Pot Belly is a great warm up or introduction to Yosemmite Valley climbing. It's also a good burn out/top off on your way out of the valley. It can be led or toproped. Great granite friction and solid finger/hand crack climing. The climbs all face south and tend to get plenty of sun. Yum!
Park on either side of the Cascade Creek bridge on your way into or out of the valley. It's just before the last tunnel on Route 120. There are two parking areas and there tends to be quite a few photo takers in this area. If there's no room -- wait a minute or two and you can probably get a spot.
Once you've parked your car, get yourself to the eastern side of the Cascade Creek bridge and hike up the narrow, steep trail on the north side of the road. It starts next to Cascade Creek. It's a quick (5 minute) walk to the base of Pot Belly, the first formation you come to.

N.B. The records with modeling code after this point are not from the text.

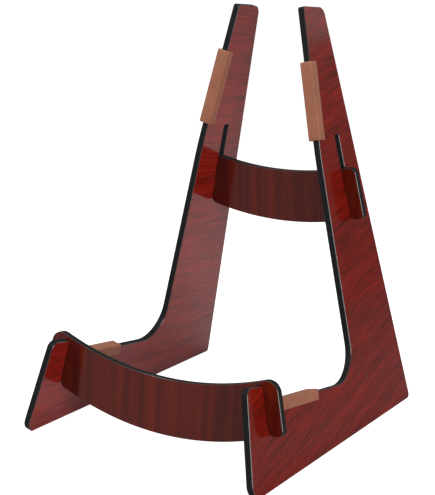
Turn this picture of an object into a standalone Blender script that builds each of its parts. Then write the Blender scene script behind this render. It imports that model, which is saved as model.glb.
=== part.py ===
"""Knock-down wooden guitar stand in metres: +Z up, front at -Y, right side at +X.

Two L-shaped side boards lean towards each other. A curved crossboard hangs in the open slots behind
their hooks, another in the closed slots of their arms, each halved over the side boards so that the
four boards lock by their own weight. A U-shaped pad covers the front edge of each arm and the upper
edge of each foot.

A side board is drawn in its own plane: s runs to the back along the floor, h up the leaning board.
A crossboard is drawn in its own plane: x runs across the stand, v up the tilted board.
"""
from math import cos, pi, radians, sin, sqrt, tan

import bmesh
import bpy
from mathutils import Matrix, Vector

# Sheet that the four boards are sawn from, and the clearances between them
BOARD = 0.007
ARRIS = 0.0005
SEAT_GAP = 0.0003
ARM_SLOT_PLAY = 0.0008

# Stance of the side boards
LEAN = radians(12.9)
INSIDE_AT_FLOOR = 0.255

# Side board: places are (s, h), rakes lean back from square to the floor, falls drop towards the back
HEEL = 0.3178
REAR_RAKE = radians(-7.32)
ARM_LENGTH = 0.4206
ARM_TOP = Vector((0.2241, ARM_LENGTH))
TOP_FALL = radians(2.9)
ARM_BEND = Vector((0.2103, 0.2740))
LOWER_ARM_RAKE = radians(0.46)
FOOT_TOP = Vector((0.1490, 0.0566))
FOOT_FALL = radians(7.97)
HOOK_TOP = Vector((0.0189, 0.0946))
HOOK_RAKE = radians(11.3)
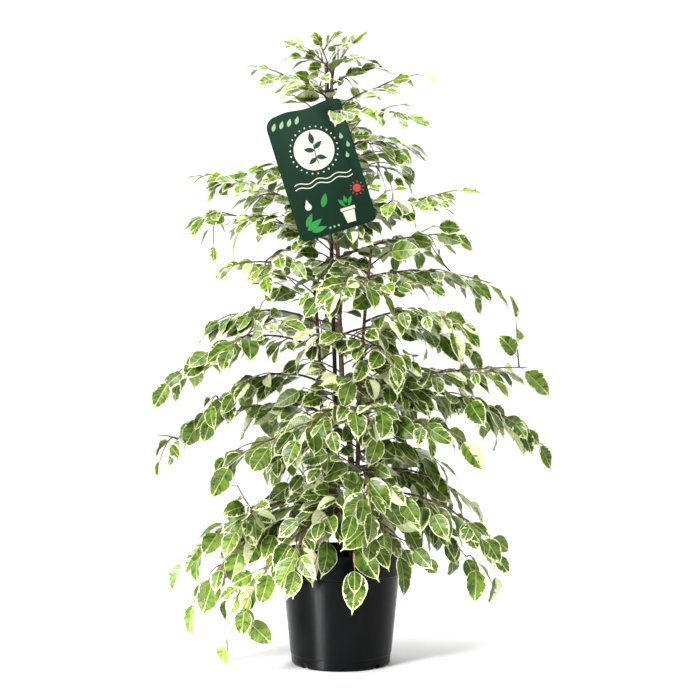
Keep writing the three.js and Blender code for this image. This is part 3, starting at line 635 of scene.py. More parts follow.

There are two ways to start these routes: A slippery, 5.8 start with tiny holds and fingers, or a 5.8 powerful undercling. From there, for either crack climb, head up. The right-hand crack is easier (5.7). The left-hand crack is harder (5.9) -- thin and sharp. You can also climb the face to the left of the left crack for a 5.9 crimpy face climb.
To set up a top rope you'll need a few pieces of gear. Scramble up the right side of Pot Belly and then traverse over to the top. A few medium to small cams are useful. (Green Alien, .75 - 1.25 cams?) Only one rope is needed for a TR, plus a few slings/cordalette of course.